Everything in the listing should be restated word for word.
## BEGIN Data to use
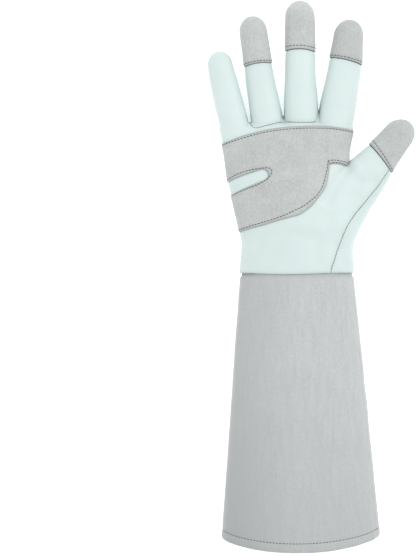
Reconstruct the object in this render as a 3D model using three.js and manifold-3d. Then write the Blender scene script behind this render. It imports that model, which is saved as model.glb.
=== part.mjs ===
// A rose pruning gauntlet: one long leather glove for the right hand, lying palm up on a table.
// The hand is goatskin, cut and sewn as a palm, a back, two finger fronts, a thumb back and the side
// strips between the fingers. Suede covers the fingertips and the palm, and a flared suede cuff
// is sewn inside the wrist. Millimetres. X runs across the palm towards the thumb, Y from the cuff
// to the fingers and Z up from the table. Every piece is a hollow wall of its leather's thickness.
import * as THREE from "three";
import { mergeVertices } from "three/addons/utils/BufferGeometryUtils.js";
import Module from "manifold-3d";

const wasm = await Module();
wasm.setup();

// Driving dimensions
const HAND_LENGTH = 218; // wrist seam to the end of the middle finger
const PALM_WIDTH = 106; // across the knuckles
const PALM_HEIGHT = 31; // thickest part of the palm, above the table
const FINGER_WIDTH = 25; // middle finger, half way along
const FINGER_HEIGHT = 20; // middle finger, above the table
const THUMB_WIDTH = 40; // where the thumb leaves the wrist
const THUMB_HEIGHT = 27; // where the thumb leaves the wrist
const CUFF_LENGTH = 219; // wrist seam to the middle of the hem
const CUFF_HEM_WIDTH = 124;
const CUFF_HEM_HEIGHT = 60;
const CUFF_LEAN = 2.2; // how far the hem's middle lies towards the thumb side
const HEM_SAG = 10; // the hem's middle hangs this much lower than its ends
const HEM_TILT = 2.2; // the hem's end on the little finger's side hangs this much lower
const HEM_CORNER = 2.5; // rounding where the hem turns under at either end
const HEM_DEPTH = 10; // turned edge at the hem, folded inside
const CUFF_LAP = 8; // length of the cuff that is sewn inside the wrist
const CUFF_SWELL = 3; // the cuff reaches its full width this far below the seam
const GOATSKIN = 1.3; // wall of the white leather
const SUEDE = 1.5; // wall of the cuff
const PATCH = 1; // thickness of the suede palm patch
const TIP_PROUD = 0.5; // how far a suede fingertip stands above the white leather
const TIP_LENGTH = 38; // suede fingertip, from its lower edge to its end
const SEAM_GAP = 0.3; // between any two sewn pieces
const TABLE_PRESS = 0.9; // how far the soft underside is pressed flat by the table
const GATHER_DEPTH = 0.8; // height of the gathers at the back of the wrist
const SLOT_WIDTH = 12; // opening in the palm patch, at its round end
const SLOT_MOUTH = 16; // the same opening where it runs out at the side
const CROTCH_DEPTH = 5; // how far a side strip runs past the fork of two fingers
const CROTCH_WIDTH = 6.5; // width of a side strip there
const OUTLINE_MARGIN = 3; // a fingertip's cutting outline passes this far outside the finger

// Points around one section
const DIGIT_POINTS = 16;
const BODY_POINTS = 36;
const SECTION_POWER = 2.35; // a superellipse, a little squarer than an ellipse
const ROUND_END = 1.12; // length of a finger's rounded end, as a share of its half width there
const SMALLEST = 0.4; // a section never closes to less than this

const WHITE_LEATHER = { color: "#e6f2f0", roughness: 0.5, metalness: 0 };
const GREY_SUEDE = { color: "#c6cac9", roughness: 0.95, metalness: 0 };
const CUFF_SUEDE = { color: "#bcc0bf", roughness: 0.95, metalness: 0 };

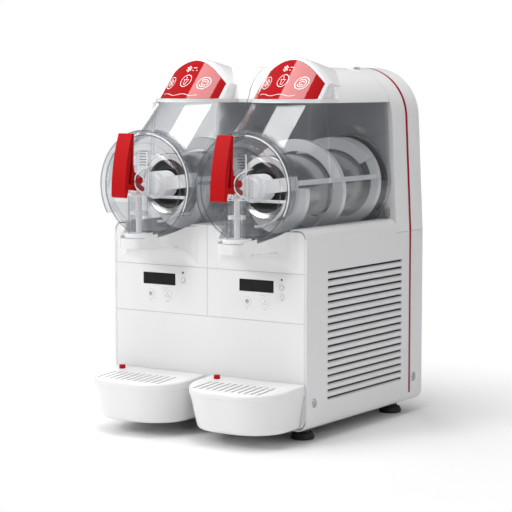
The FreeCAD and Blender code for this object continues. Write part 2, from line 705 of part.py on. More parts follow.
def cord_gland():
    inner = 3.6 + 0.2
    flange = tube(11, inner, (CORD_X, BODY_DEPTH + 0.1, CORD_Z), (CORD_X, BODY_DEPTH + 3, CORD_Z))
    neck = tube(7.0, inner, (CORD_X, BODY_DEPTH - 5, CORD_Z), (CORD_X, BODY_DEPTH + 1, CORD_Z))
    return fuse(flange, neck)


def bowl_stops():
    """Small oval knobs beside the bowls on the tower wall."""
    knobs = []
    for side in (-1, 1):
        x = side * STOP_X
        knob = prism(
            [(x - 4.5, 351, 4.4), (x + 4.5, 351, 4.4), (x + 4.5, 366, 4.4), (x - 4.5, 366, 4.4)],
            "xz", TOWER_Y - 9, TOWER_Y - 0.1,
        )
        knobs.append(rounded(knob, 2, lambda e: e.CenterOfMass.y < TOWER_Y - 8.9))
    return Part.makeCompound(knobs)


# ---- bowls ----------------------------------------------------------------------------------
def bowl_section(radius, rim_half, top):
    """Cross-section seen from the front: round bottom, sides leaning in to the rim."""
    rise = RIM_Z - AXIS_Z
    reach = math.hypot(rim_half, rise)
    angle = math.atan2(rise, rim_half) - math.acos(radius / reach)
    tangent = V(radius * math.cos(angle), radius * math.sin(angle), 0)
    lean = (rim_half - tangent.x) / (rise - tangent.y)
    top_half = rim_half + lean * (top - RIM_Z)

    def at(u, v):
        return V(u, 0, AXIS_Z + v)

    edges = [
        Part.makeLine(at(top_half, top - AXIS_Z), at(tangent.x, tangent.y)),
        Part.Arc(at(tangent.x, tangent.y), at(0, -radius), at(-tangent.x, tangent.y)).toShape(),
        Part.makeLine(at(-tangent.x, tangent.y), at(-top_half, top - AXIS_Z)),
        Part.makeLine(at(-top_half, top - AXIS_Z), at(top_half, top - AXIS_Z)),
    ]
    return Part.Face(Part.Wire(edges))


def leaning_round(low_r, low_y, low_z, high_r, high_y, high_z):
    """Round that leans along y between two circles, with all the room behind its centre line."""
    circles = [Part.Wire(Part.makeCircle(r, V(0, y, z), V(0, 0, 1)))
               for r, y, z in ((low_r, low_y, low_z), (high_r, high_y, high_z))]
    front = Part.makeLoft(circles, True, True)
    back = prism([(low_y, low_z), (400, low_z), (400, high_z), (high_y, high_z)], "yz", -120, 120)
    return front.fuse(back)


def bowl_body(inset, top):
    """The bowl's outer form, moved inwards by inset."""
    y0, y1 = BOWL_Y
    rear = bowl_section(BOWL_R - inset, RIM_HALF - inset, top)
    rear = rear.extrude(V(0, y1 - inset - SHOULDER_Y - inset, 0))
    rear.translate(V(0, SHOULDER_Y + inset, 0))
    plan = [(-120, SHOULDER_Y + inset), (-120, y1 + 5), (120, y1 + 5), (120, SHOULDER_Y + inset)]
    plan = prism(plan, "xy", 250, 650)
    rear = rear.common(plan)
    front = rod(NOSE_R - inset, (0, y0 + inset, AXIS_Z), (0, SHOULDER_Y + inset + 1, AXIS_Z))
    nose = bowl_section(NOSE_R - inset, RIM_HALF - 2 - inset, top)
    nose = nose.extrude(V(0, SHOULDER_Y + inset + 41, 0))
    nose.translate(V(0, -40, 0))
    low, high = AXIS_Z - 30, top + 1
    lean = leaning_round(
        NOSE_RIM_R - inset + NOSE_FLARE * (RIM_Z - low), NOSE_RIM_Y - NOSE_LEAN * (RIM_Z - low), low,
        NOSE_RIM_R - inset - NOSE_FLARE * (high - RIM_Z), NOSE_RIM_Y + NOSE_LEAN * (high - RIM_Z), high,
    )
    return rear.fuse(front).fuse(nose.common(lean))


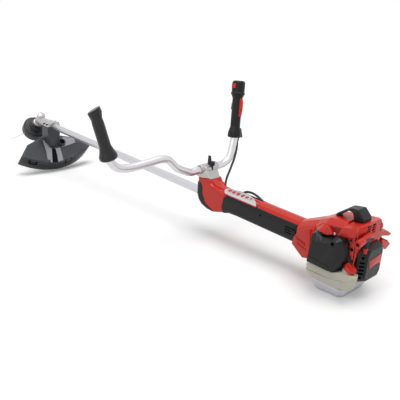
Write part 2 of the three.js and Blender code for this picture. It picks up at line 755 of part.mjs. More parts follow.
## END Data to use
■ **Full answer**:
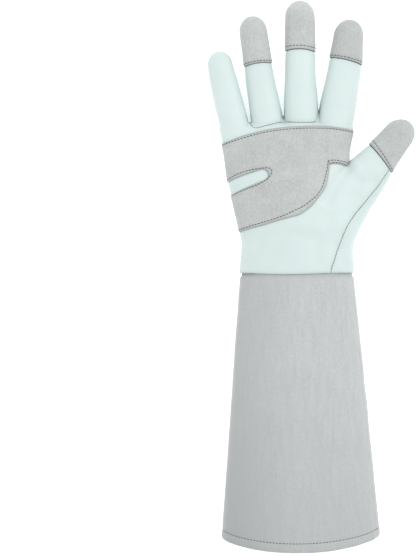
Reconstruct the object in this render as a 3D model using three.js and manifold-3d. Then write the Blender scene script behind this render. It imports that model, which is saved as model.glb.
=== part.mjs ===
// A rose pruning gauntlet: one long leather glove for the right hand, lying palm up on a table.
// The hand is goatskin, cut and sewn as a palm, a back, two finger fronts, a thumb back and the side
// strips between the fingers. Suede covers the fingertips and the palm, and a flared suede cuff
// is sewn inside the wrist. Millimetres. X runs across the palm towards the thumb, Y from the cuff
// to the fingers and Z up from the table. Every piece is a hollow wall of its leather's thickness.
import * as THREE from "three";
import { mergeVertices } from "three/addons/utils/BufferGeometryUtils.js";
import Module from "manifold-3d";

const wasm = await Module();
wasm.setup();

// Driving dimensions
const HAND_LENGTH = 218; // wrist seam to the end of the middle finger
const PALM_WIDTH = 106; // across the knuckles
const PALM_HEIGHT = 31; // thickest part of the palm, above the table
const FINGER_WIDTH = 25; // middle finger, half way along
const FINGER_HEIGHT = 20; // middle finger, above the table
const THUMB_WIDTH = 40; // where the thumb leaves the wrist
const THUMB_HEIGHT = 27; // where the thumb leaves the wrist
const CUFF_LENGTH = 219; // wrist seam to the middle of the hem
const CUFF_HEM_WIDTH = 124;
const CUFF_HEM_HEIGHT = 60;
const CUFF_LEAN = 2.2; // how far the hem's middle lies towards the thumb side
const HEM_SAG = 10; // the hem's middle hangs this much lower than its ends
const HEM_TILT = 2.2; // the hem's end on the little finger's side hangs this much lower
const HEM_CORNER = 2.5; // rounding where the hem turns under at either end
const HEM_DEPTH = 10; // turned edge at the hem, folded inside
const CUFF_LAP = 8; // length of the cuff that is sewn inside the wrist
const CUFF_SWELL = 3; // the cuff reaches its full width this far below the seam
const GOATSKIN = 1.3; // wall of the white leather
const SUEDE = 1.5; // wall of the cuff
const PATCH = 1; // thickness of the suede palm patch
const TIP_PROUD = 0.5; // how far a suede fingertip stands above the white leather
const TIP_LENGTH = 38; // suede fingertip, from its lower edge to its end
const SEAM_GAP = 0.3; // between any two sewn pieces
const TABLE_PRESS = 0.9; // how far the soft underside is pressed flat by the table
const GATHER_DEPTH = 0.8; // height of the gathers at the back of the wrist
const SLOT_WIDTH = 12; // opening in the palm patch, at its round end
const SLOT_MOUTH = 16; // the same opening where it runs out at the side
const CROTCH_DEPTH = 5; // how far a side strip runs past the fork of two fingers
const CROTCH_WIDTH = 6.5; // width of a side strip there
const OUTLINE_MARGIN = 3; // a fingertip's cutting outline passes this far outside the finger

// Points around one section
const DIGIT_POINTS = 16;
const BODY_POINTS = 36;
const SECTION_POWER = 2.35; // a superellipse, a little squarer than an ellipse
const ROUND_END = 1.12; // length of a finger's rounded end, as a share of its half width there
const SMALLEST = 0.4; // a section never closes to less than this

const WHITE_LEATHER = { color: "#e6f2f0", roughness: 0.5, metalness: 0 };
const GREY_SUEDE = { color: "#c6cac9", roughness: 0.95, metalness: 0 };
const CUFF_SUEDE = { color: "#bcc0bf", roughness: 0.95, metalness: 0 };

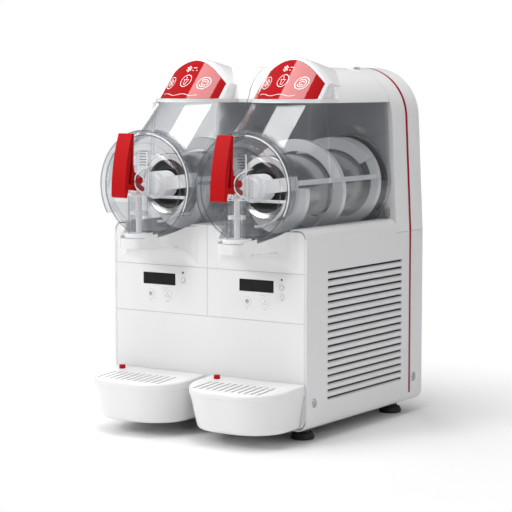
The FreeCAD and Blender code for this object continues. Write part 2, from line 705 of part.py on. More parts follow.
def cord_gland():
    inner = 3.6 + 0.2
    flange = tube(11, inner, (CORD_X, BODY_DEPTH + 0.1, CORD_Z), (CORD_X, BODY_DEPTH + 3, CORD_Z))
    neck = tube(7.0, inner, (CORD_X, BODY_DEPTH - 5, CORD_Z), (CORD_X, BODY_DEPTH + 1, CORD_Z))
    return fuse(flange, neck)


def bowl_stops():
    """Small oval knobs beside the bowls on the tower wall."""
    knobs = []
    for side in (-1, 1):
        x = side * STOP_X
        knob = prism(
            [(x - 4.5, 351, 4.4), (x + 4.5, 351, 4.4), (x + 4.5, 366, 4.4), (x - 4.5, 366, 4.4)],
            "xz", TOWER_Y - 9, TOWER_Y - 0.1,
        )
        knobs.append(rounded(knob, 2, lambda e: e.CenterOfMass.y < TOWER_Y - 8.9))
    return Part.makeCompound(knobs)


# ---- bowls ----------------------------------------------------------------------------------
def bowl_section(radius, rim_half, top):
    """Cross-section seen from the front: round bottom, sides leaning in to the rim."""
    rise = RIM_Z - AXIS_Z
    reach = math.hypot(rim_half, rise)
    angle = math.atan2(rise, rim_half) - math.acos(radius / reach)
    tangent = V(radius * math.cos(angle), radius * math.sin(angle), 0)
    lean = (rim_half - tangent.x) / (rise - tangent.y)
    top_half = rim_half + lean * (top - RIM_Z)

    def at(u, v):
        return V(u, 0, AXIS_Z + v)

    edges = [
        Part.makeLine(at(top_half, top - AXIS_Z), at(tangent.x, tangent.y)),
        Part.Arc(at(tangent.x, tangent.y), at(0, -radius), at(-tangent.x, tangent.y)).toShape(),
        Part.makeLine(at(-tangent.x, tangent.y), at(-top_half, top - AXIS_Z)),
        Part.makeLine(at(-top_half, top - AXIS_Z), at(top_half, top - AXIS_Z)),
    ]
    return Part.Face(Part.Wire(edges))


def leaning_round(low_r, low_y, low_z, high_r, high_y, high_z):
    """Round that leans along y between two circles, with all the room behind its centre line."""
    circles = [Part.Wire(Part.makeCircle(r, V(0, y, z), V(0, 0, 1)))
               for r, y, z in ((low_r, low_y, low_z), (high_r, high_y, high_z))]
    front = Part.makeLoft(circles, True, True)
    back = prism([(low_y, low_z), (400, low_z), (400, high_z), (high_y, high_z)], "yz", -120, 120)
    return front.fuse(back)


def bowl_body(inset, top):
    """The bowl's outer form, moved inwards by inset."""
    y0, y1 = BOWL_Y
    rear = bowl_section(BOWL_R - inset, RIM_HALF - inset, top)
    rear = rear.extrude(V(0, y1 - inset - SHOULDER_Y - inset, 0))
    rear.translate(V(0, SHOULDER_Y + inset, 0))
    plan = [(-120, SHOULDER_Y + inset), (-120, y1 + 5), (120, y1 + 5), (120, SHOULDER_Y + inset)]
    plan = prism(plan, "xy", 250, 650)
    rear = rear.common(plan)
    front = rod(NOSE_R - inset, (0, y0 + inset, AXIS_Z), (0, SHOULDER_Y + inset + 1, AXIS_Z))
    nose = bowl_section(NOSE_R - inset, RIM_HALF - 2 - inset, top)
    nose = nose.extrude(V(0, SHOULDER_Y + inset + 41, 0))
    nose.translate(V(0, -40, 0))
    low, high = AXIS_Z - 30, top + 1
    lean = leaning_round(
        NOSE_RIM_R - inset + NOSE_FLARE * (RIM_Z - low), NOSE_RIM_Y - NOSE_LEAN * (RIM_Z - low), low,
        NOSE_RIM_R - inset - NOSE_FLARE * (high - RIM_Z), NOSE_RIM_Y + NOSE_LEAN * (high - RIM_Z), high,
    )
    return rear.fuse(front).fuse(nose.common(lean))


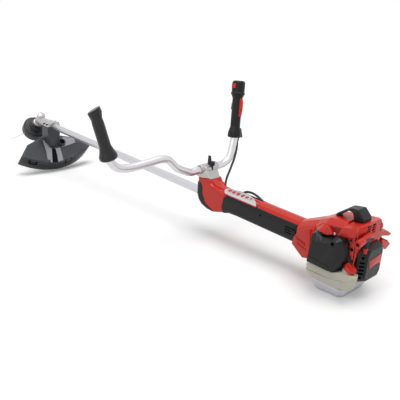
Write part 2 of the three.js and Blender code for this picture. It picks up at line 755 of part.mjs. More parts follow.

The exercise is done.